Prop 86 would place an additional tax of $2.60 per pack of cigarettes to fund various general public programs. With a $.87 tax per pack currently in place, the extra tax is excessive. In addition, less than 50 percent of the tax revenue would actually fund relevant programs: 43 percent to prevent smoking or to aid in quitting, and only 5 percent for relevant health research. Although the funds would be earmarked for worthy causes, not enough of them are relevant to smoking or tobacco use. We find it unconscionable to continually and disproportionately tax smokers for their addiction to what we think (and we’re checking into this) is still a legal product. * FYI: None of the Reporter’s editorial staff smoke.

Proposition 87 — YES

We really hate to say it, but when Bill Clinton talks, we listen.
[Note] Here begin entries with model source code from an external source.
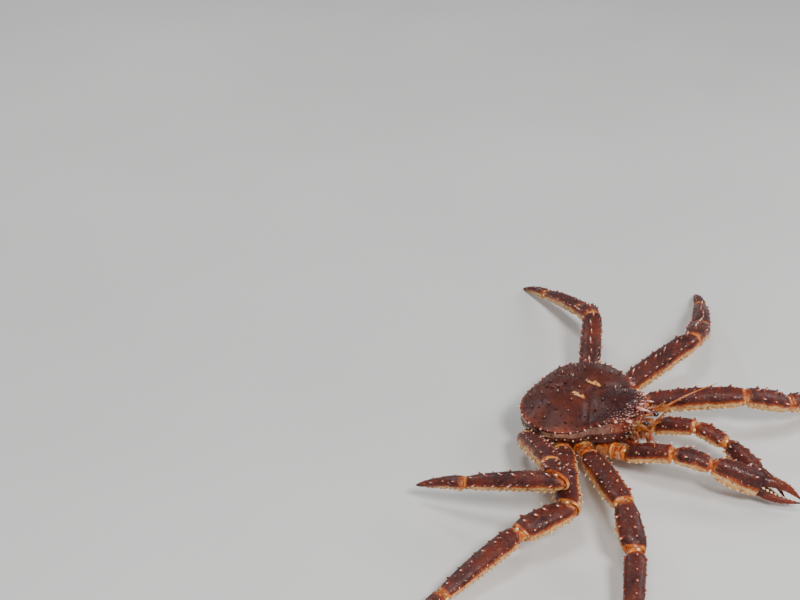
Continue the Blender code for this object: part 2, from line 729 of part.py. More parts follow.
def claw_leg(builder, side):
    """A claw leg: hip, merus, carpus, palm with its fixed finger, and the moving finger."""
    size = CLAW[side]["size"]
    palm = CLAW[side]["palm"]
    finger_length = CLAW[side]["lengths"][3]
    joints = limb_joints(side, 1)
    axis = (joints[4] - joints[3]).normalized()
    wrist = [size[k] * CARPUS_PROFILE[-1][k + 1] / palm[k] for k in range(2)]
    palm_profile = ((0.0, *wrist), *PALM_PROFILE)
    profiles = (hip_profile(size), MERUS_PROFILE, CARPUS_PROFILE, palm_profile)
    segments = limb_segments(joints, profiles, (HIP_SIZE, size, size, palm), CLAW_BOWS, axis,
                             GAP / 2)
    rng = Random(len(side))
    rows = ((), CLAW_MERUS_ROWS, CLAW_CARPUS_ROWS)
    for name, segment, own_rows in zip(("hip", "merus", "carpus"), segments, rows):
        label = f"{side}_claw_{name}"
        spines = rows_on(segment, own_rows, rng)
        builder.add(label, segment.mesh(label), "claw", segment.start, spines)
    hand = segments[3]
    tall = palm[1] * palm_profile[-1][2]
    radius = tall * 0.42
    end = joints[4]
    fixed = claw_finger("fixed", end, hand.axis, hand.up, finger_length,
                        [-tall * f for f in (0.50, 0.52, 0.60, 0.56, 0.40, 0.16)],
                        [radius * f for f in (0.80, 0.94, 0.86, 0.70, 0.46, 0.12)], -0.012)
    label = f"{side}_claw_palm"
    spines = rows_on(hand, PALM_ROWS, rng)
    builder.add(label, hand.mesh(label), "claw", hand.start, [fixed, *spines])
    label = f"{side}_claw_finger"
    moving = claw_finger(label, end, hand.axis, hand.up, finger_length * 0.97,
                         [tall * f for f in (0.50, 0.66, 0.64, 0.44, 0.14)],
                         [radius * f for f in (1.0, 0.90, 0.74, 0.48, 0.12)], GAP)
    builder.add(label, moving, "claw", end)
    return segments[0].socket(0.022, 0.85)


def eye_parts(builder, side, out):
    """An eyestalk and its eye; returns the stub under the stalk."""
    root = Vector((out * EYE_ROOT[0], EYE_ROOT[1], EYE_ROOT[2]))
    reach = Vector((out * 0.25, -0.88, 0.40)).normalized()
    stalk_end = root + reach * STALK_LENGTH
    points = [root, root + reach * 0.005, stalk_end]
    stalk = tube("stalk", points, (0.0024, 0.0020, 0.0026))
    builder.add(f"{side}_eyestalk", stalk, "eyestalk", root)
    places = (0.0, 0.0012, 0.0030, 0.0048, 0.0060, 0.0066)
    widths = (0.0026, 0.0034, 0.0038, 0.0033, 0.0020, 0.0008)
    ball = tube("eye", [stalk_end + reach * p for p in places], widths, 8, GAP)
    builder.add(f"{side}_eye", ball, "eye", stalk_end)
    return stub(root, reach, 0.0024, 0.012)


def antenna_parts(builder, side, out):
    """The long feeler that curves up and out; returns the stub under it."""
    root = Vector((out * ANTENNA_ROOT[0], ANTENNA_ROOT[1], ANTENNA_ROOT[2]))
    reach = Vector((out * 0.30, -0.84, 0.44)).normalized()
    bend = Vector((out * 0.45, -0.60, 0.66)).normalized()
    sag = Vector((out * 0.50, -0.10, -0.30))
    points = [root + reach * (0.008 * k) for k in range(4)]
    for k in range(1, WHIP_RINGS + 1):
        run = WHIP_STEP * k
        points.append(points[3] + bend * run + sag * (run * run / 0.08))
    widths = [0.0036, 0.0036, 0.0030, 0.0022]
    widths += [0.0018 - 0.00016 * k for k in range(1, WHIP_RINGS + 1)]
    builder.add(f"{side}_antenna", tube("antenna", points, widths), "feeler", root)
    return stub(root, reach, 0.0036, 0.008)


def antennule_parts(builder, side, out):
    """The short feeler between the eyes that turns up; returns the stub under it."""
    root = Vector((out * ANTENNULE_ROOT[0], ANTENNULE_ROOT[1], ANTENNULE_ROOT[2]))
    reach = Vector((out * 0.20, -0.95, 0.02)).normalized()
    points = [root, root + reach * 0.009, root + reach * 0.017]
    points += [points[2] + Vector((out * 0.002, -0.002, 0.0045)) * k for k in range(1, 5)]
    widths = (0.0020, 0.0018, 0.0015, 0.0013, 0.0013, 0.0010, 0.0006)
    builder.add(f"{side}_antennule", tube("antennule", points, widths), "feeler", root)
    return stub(root, reach, 0.0020, 0.010)


def mouth_parts(builder, side, out):
    """The outer mouth leg, folded down in front of the mouth; returns the stub under it."""
    root = Vector((out * MOUTH_ROOT[0], MOUTH_ROOT[1], MOUTH_ROOT[2]))
    reach = Vector((out * 0.15, -0.95, 0.05)).normalized()
    elbow = root + reach * 0.021
    points = [root, root + reach * 0.012, elbow]
    for inward, ahead, down in ((0.001, 0.004, 0.004), (0.002, 0.004, 0.011), (0.003, 0.001, 0.018)):
        points.append(elbow - Vector((out * inward, ahead, down)))
    widths = (0.0044, 0.0046, 0.0040, 0.0034, 0.0026, 0.0010)
    builder.add(f"{side}_mouth_leg", tube("mouth_leg", points, widths, 8), "limb", root)
    return stub(root, reach, 0.0044, 0.016, 8)


def build():
    clear_scene()
    builder = Builder()
    outline = closed_outline(OUTLINE_SIDES)
    on_carapace = carapace_spines(outline)
    on_thorax = []
    for side, out in (("right", -1), ("left", 1)):
        on_carapace.append(eye_parts(builder, side, out))
        on_carapace.append(antenna_parts(builder, side, out))
        on_carapace.append(antennule_parts(builder, side, out))
        on_thorax.append(mouth_parts(builder, side, out))
        on_thorax.append(claw_leg(builder, side))
        for number in WALKING:
            on_thorax.append(walking_leg(builder, side, number))
    builder.add("carapace", carapace_mesh(outline), "carapace", (0, 0, CUT_Z), on_carapace)
    builder.add("thorax", thorax_mesh(outline), "thorax", (0, 0, BELLY_THICKNESS), on_thorax)
    builder.add("abdomen", abdomen_mesh(), "abdomen", (0, 0, 0))


build()
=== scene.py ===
"""The look of a life-size red king crab, dressed over its solids, in metres with +Z up.

The crab faces -Y and its left side is +X. Shell and limbs follow the same named sizes as the
solids, at a finer scale, and every piece rides with the one body.
"""

import bmesh
import bpy
import numpy as np
from dataclasses import dataclass
from math import asin, atan2, copysign, cos, degrees, exp, hypot, pi, radians, sin, sqrt
from random import Random
from mathutils import Matrix, Vector


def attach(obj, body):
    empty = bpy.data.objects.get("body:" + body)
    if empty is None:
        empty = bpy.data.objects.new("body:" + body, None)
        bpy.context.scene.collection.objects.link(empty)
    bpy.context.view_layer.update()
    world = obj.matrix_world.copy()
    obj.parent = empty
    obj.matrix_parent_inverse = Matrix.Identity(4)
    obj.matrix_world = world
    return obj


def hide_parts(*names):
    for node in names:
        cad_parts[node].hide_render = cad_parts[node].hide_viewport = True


def vec(x, y, z):
    return Vector((x, y, z))


def unit(x, y, z):
    return Vector((x, y, z)).normalized()


def both_sides(*rows):
    """Each row of spines, and its mirror image unless it runs along the top or the bottom."""
    found = []
    for row in rows:
        found.append(row)
        if abs(row[0]) != 90:
            found.append((180 - row[0], *row[1:]))
    return tuple(found)


GAP = 0.0003
UP = vec(0, 0, 1)

# Body, from the floor up; the margin rises towards the face between the two places of LIFT_Y
BELLY_THICKNESS = 0.012
MARGIN_Z = 0.063
DOME_RISE = 0.019
HALF_WIDTH = 0.096
FRONT_Y = -0.084
REAR_Y = 0.073
CENTRE = Vector((0, 0.004))
FRONT_LIFT = 0.014
LIFT_Y = (-0.025, -0.070)

# Half outline of the carapace, as fractions of the half width and of the reach ahead or behind
HALF_OUTLINE = (
    (0.11, -1.00), (0.19, -0.95), (0.30, -0.93), (0.42, -0.79), (0.52, -0.63), (0.59, -0.48),
    (0.74, -0.37), (0.87, -0.22), (0.97, -0.02), (1.00, 0.24), (0.94, 0.50), (0.79, 0.76),
    (0.55, 0.94), (0.27, 1.00),
)
SOLID_SIDES = 56
FINE_SIDES = 392
FINE_RINGS = 96

# Lobes of the carapace: middle across, middle along, reach across, reach along, height
LOBES = (
    (0, -0.040, 0.030, 0.026, 0.0070), (0, 0.020, 0.012, 0.024, 0.0045),
    (0, 0.056, 0.016, 0.012, 0.0025), (0.050, 0.018, 0.030, 0.036, 0.0060),
    (-0.050, 0.018, 0.030, 0.036, 0.0060),
)
GROOVE_DEPTH = 0.0042
GROOVE_REACH = 0.0072

# Grooves: where the neck groove crosses the middle and how it slants, then where the long ones
# beside the heart region lie and how they slant, and where they begin and end and how softly
NECK_Y = -0.008
NECK_SLANT = 0.50
BESIDE_X = 0.018
BESIDE_Y = -0.012
BESIDE_SLANT = 0.06
BESIDE_START = (-0.010, 0.004)
BESIDE_END = (0.050, 0.005)

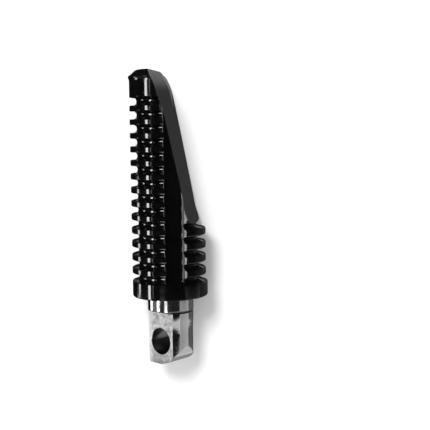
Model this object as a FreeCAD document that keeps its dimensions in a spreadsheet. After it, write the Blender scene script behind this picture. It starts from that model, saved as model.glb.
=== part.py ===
import FreeCAD, Part
import Sketcher
import math
import os

# Foot peg: an anodised, ribbed peg body turned and milled from round bar, on a
# polished steel mount spindle with a flat tongue and a pivot bore.
# Row frame, millimetres: origin at the centre of the pivot bore, +X along the
# peg axis to the tip, +Y to the tread side (away from the long bevel), +Z up.

doc = FreeCAD.newDocument("foot_peg")
V = FreeCAD.Vector

sheet = doc.addObject("Spreadsheet::Sheet", "Sheet")
sheet.Label = "dimensions"
DIMS = [
    ("pivot_to_flange", 19.3, "pivot bore centre to the flange's outer face"),
    ("body_len", 95.3, "peg body, flange face to tip face"),
    ("body_rad", 16.0, "radius of the flange, rib crests and tip section"),
    ("flange_thk", 6.7, "flange thickness"),
    ("flange_edge", 0.45, "chamfer on the flange's outer edge"),
    ("rib_pitch", 5.678, "pitch of the tread ribs"),
    ("groove_wide", 3.34, "width of a tread groove"),
    ("groove_floor", 13.05, "radius of a tread groove's floor"),
    ("groove_corner", 1.55, "corner radius in a tread groove"),
    ("groove_lip", 0.3, "rounding on a rib's crest edge"),
    ("groove_count", 14, "number of tread grooves"),
    ("tread_mid", 21.0, "azimuth of the middle of the tread sector"),
    ("tread_half", 90.0, "half angle of the tread sector, a flute at either end"),
    ("vee_first", 7.75, "flange face to the first vee groove on the underside"),
    ("vee_half", 1.32, "half width of a vee groove at the surface"),
    ("vee_floor", 11.6, "radius at the bottom of a vee groove"),
    ("vee_nose", 0.55, "half width of a vee groove at its bottom"),
    ("vee_crest", 14.75, "radius where a vee groove's flank meets the crest rounding"),
    ("vee_lip", 0.5, "extra half width of the crest rounding"),
    ("vee_count", 5, "number of vee grooves"),
    ("under_rad", 15.35, "radius of the underside's crests"),
    ("under_end", 33.0, "flange face to the end of the turned-down underside"),
    ("tip_lip_rad", 16.45, "radius of the raised lip at the tip"),
    ("tip_lip_start", 90.4, "flange face to the start of the flare"),
    ("tip_lip_end", 92.1, "flange face to the crest of the lip"),
    ("tip_lip_back", 92.6, "flange face to the start of the tip chamfer"),
    ("tip_cham_end", 95.0, "flange face to the end of the tip chamfer"),
    ("tip_cham_rad", 13.6, "radius at the end of the tip chamfer"),
    ("tip_face_rad", 12.3, "radius of the flat tip face"),
    ("bevel_start", 30.1, "flange face to the shoulder of the long bevel"),
    ("bevel_deep", 10.15, "distance of the bevel from the axis at its shoulder"),
    ("bevel_slope", 0.20243, "fall of the bevel along the axis"),
    ("bevel_foot", 11.956, "distance of the bevel's foot from the axis"),
    ("bevel_run", 9.6, "length of the sweep up to the foot"),
    ("bevel_sweep", 30.0, "radius of that sweep"),
    ("bevel_turn", 85.0, "flange face to where the bevel rounds over to the tip"),
    ("bevel_round", 25.0, "radius of the rounding over"),
    ("bevel_over", 13.0, "length of the rounding over, past the tip face"),
    ("bevel_drop", 7.106, "drop of the rounding over in that length"),
    ("flute_half", 4.1, "half width of a flute"),
    ("flute_floor", 10.0, "distance of a flute's floor from the axis"),
    ("flute_start", 4.05, "flange face to the round end of a flute"),
    ("flute_end", 84.0, "flange face to the other round end"),
    ("flute_corner", 1.6, "corner radius along a flute's floor"),
    ("mouth_low", 13.85, "distance from the axis where a flute's mouth chamfer starts"),
    ("bore_rad", 7.05, "radius of the blind bore for the spindle"),
    ("bore_deep", 30.5, "depth of the blind bore"),
    ("seat_rad", 9.2, "radius of the washer seat"),
    ("seat_deep", 1.0, "depth of the washer seat"),
    ("screw_pos", 3.4, "flange face to the set-screw axes"),
    ("screw_hole", 2.05, "radius of a set-screw hole"),
    ("screw_rad", 2.0, "radius of a set screw"),
    ("screw_top", 15.45, "distance of a set screw's outer end from the axis"),
    ("screw_len", 7.0, "length of a set screw"),
    ("screw_cham", 0.4, "chamfer at the ends of a set screw"),
    ("socket_rad", 1.1547, "corner radius of the hexagon socket, 2 mm across flats"),
    ("socket_deep", 2.2, "depth of the hexagon socket"),
    ("screw_ang", 215.0, "azimuth of the first set screw"),
    ("screw_step", 110.0, "angle between the two set screws"),
    ("pad_rad", 1.8, "radius of a brass pad under a set screw"),
    ("pad_top", 8.43, "distance of a pad's outer end from the axis"),
    ("pad_tip", 6.25, "distance of a pad's inner end from the axis"),
    ("spigot_rad", 7.0, "radius of the spindle's spigot"),
    ("spigot_end", 48.8, "pivot to the end of the spigot"),
    ("spigot_cham", 0.8, "chamfer at the end of the spigot"),
    ("bar_rad", 9.75, "radius of the spindle's bar and boss"),
    ("boss_top", 19.18, "pivot to the shoulder that bears on the washer"),
    ("boss_low", 13.15, "pivot to the lower edge of the boss"),
    ("boss_edge", 0.35, "rounding on the boss's edges"),
    ("tail_rad", 9.45, "radius of the bar at the tongue"),
    ("swell_low", 4.0, "pivot to the start of the swell up to the boss"),
    ("swell_mid", 8.25, "pivot to the middle of the swell"),
    ("swell_top", 12.5, "pivot to the top of the swell"),
    ("swell_bend", 60.3, "radius of both bends of the swell"),
    ("nick_deep", 0.35, "depth of the small groove under the boss"),
    ("hold_mid", 22.7, "pivot to the retaining groove"),
    ("hold_half", 2.1, "half width of the retaining groove"),
    ("hold_floor", 6.2, "radius of the retaining groove's floor"),
    ("gland_mid", 29.3, "pivot to the O-ring gland"),
    ("gland_half", 0.95, "half width of the O-ring gland"),
    ("gland_floor", 5.6, "radius of the gland's floor"),
    ("ring_sec", 0.7, "section radius of the O-ring"),
    ("ring_rad", 6.3, "centre radius of the O-ring"),
    ("tongue_half", 6.35, "half thickness of the tongue"),
    ("flat_corner", 1.2, "corner radius where a flat meets the boss"),
    ("heel_len", 9.9, "pivot to the square heel of the nose"),
    ("nose_rad", 9.6, "radius of the round side of the nose, about the pivot"),
    ("pivot_rad", 5.45, "radius of the pivot bore"),
    ("pivot_cham", 0.4, "chamfer on the pivot bore"),
    ("clock_ang", -33.2, "turn of the tongue about the peg axis as clocked"),
    ("washer_in", 7.25, "inner radius of the thrust washer"),
    ("washer_out", 9.1, "outer radius of the thrust washer"),
    ("washer_thk", 1.1, "thickness of the thrust washer"),
]
for i, (alias, value, note) in enumerate(DIMS):
    r = str(i + 1)
    sheet.set("A" + r, alias)
    sheet.set("B" + r, repr(value))
    sheet.set("C" + r, note)
    sheet.setAlias("B" + r, alias)
doc.recompute()
D = {a: float(v) for a, v, n in DIMS}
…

Seriously though, air quality issues, crippling dependence on oil, and a lack of alternative energy options — these are all problems that California faces, and Prop. 87 attempts to address them. We’ve got to start somewhere: A tax on California oil producers to establish alternative energy programs sounds like a good place.

Proposition 88 — YES

Our schools are overcrowded and under funded, and despite the Orwellian-ishly named “No Child Left Behind” Act, kids are being left behind. Something needs to be done. Prop 88 guarantees an additional $500 million for public education through a $50-a-year statewide parcel tax, which is a necessary and affordable investment in an institution that is failing too many children.

Proposition 89 — YES

Most people already think that campaign spending has gotten completely out of hand. Prop 89 reins in money that special interest groups pour into state campaigns and imposes new campaign contribution/expenditure limits. Publicly financing campaigns could finally give third parties a fair shot. What a novel idea!

Proposition 90 — NO

Prop 90 has been called the “protect our homes” initiative — and we’re all for that. The proposition does increase eminent domain compensation for property owners, prohibits seizures and limits the use of eminent domain to “projects of public use.” The problem is that’s not all it does. The practice of eminent domain does need to be seriously revamped, (which seems to be the one thing that those on both sides of the proposition agree on) but Prop 90 — which includes a clause that allows pretty much anyone to file suit by claiming that a new law or regulation has impacted the value of a property or business — could cause more problems than it solves.

Local Measures

Measure P6 — YES

Regardless of political persuasion, nobody likes higher taxes. But the nitty-gritty on P-6 is that an increase in sales tax from 7.25 percent to 7.5 percent would very likely spell the difference between life and death. And isn’t that worth the $2.50-tax paid for every $1,000 spent on taxable items? While the increase could be a challenge for those on low, fixed incomes, most of us could find enough spare change in our couch cushions to improve first-responder response times, make our streets safer and save lives in the process.